To move beyond the basics, integrate “Red Team” artifacts into your exercise. Have a data scientist generate a “poisoned” test set that targets your specific model and see if your monitoring systems flag it as an anomaly.

Furthermore, emphasize the “Time to Detection” (TTD) metric. In traditional security, we track TTD for breaches. In AI security, we must track the time it takes to detect a degradation in model performance. Ask your team: “If our model is being poisoned gradually over six months, what alert would trip in month one?” If the answer is “none,” you have identified a critical gap in your proactive security posture.

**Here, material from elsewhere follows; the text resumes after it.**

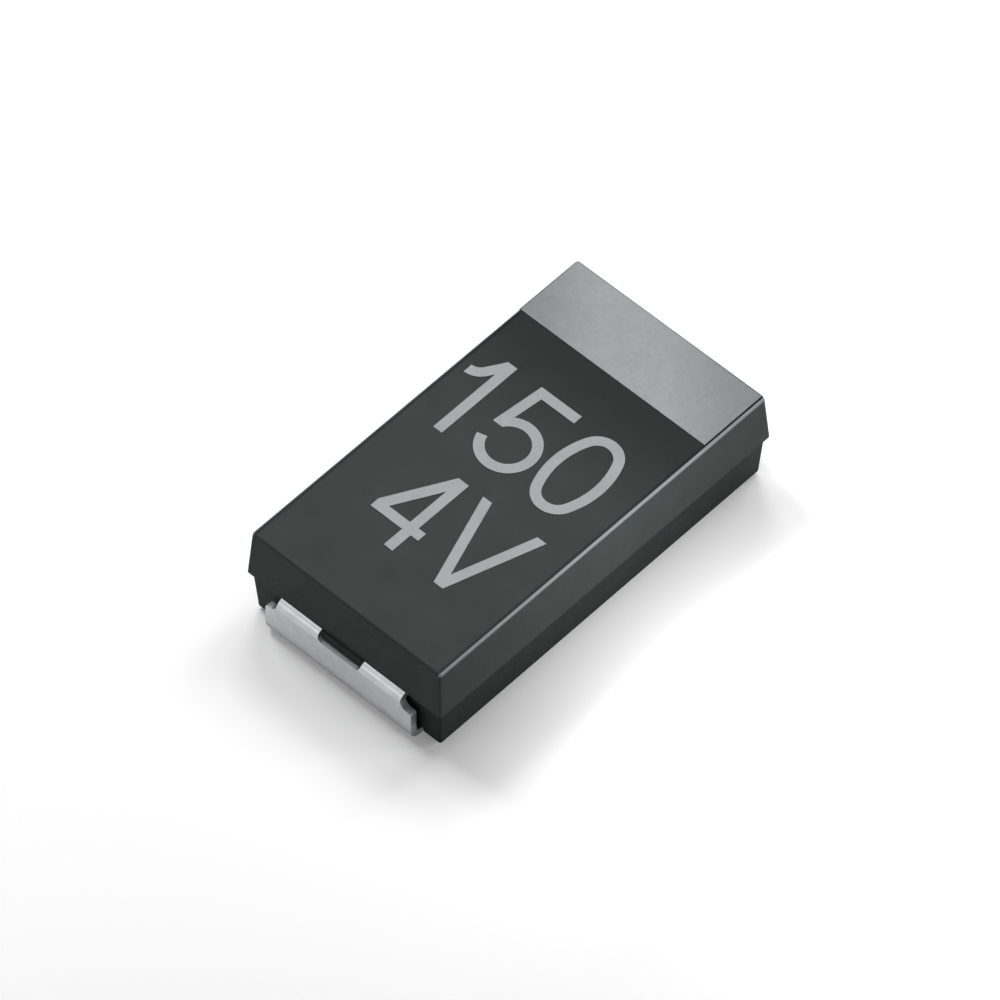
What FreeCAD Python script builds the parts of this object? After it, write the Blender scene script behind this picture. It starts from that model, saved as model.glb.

Finally, consider the “Human-in-the-loop” vulnerability. In many enterprises, model retraining is triggered by human labeling. During your exercise, include a scenario where a malicious actor compromises a labelling account. How does your system detect an influx of bad labels? This shifts the focus from purely technical AI security to access control and identity management, which is often where the real vulnerability lies.

Conclusion

AI security is not a future problem; it is a present reality for any organization leveraging machine learning. By conducting table-top exercises, you transition from theoretical concern to operational readiness. You move your team from asking “what happens if?” to knowing exactly who does what when the model starts acting out of character. Use these exercises to map your dependencies, test your observability, and foster a culture of collaboration between security engineers and data scientists. The goal is not to be immune to AI-based attacks, but to be resilient enough to recover, patch, and continue operations without compromising the integrity of your business.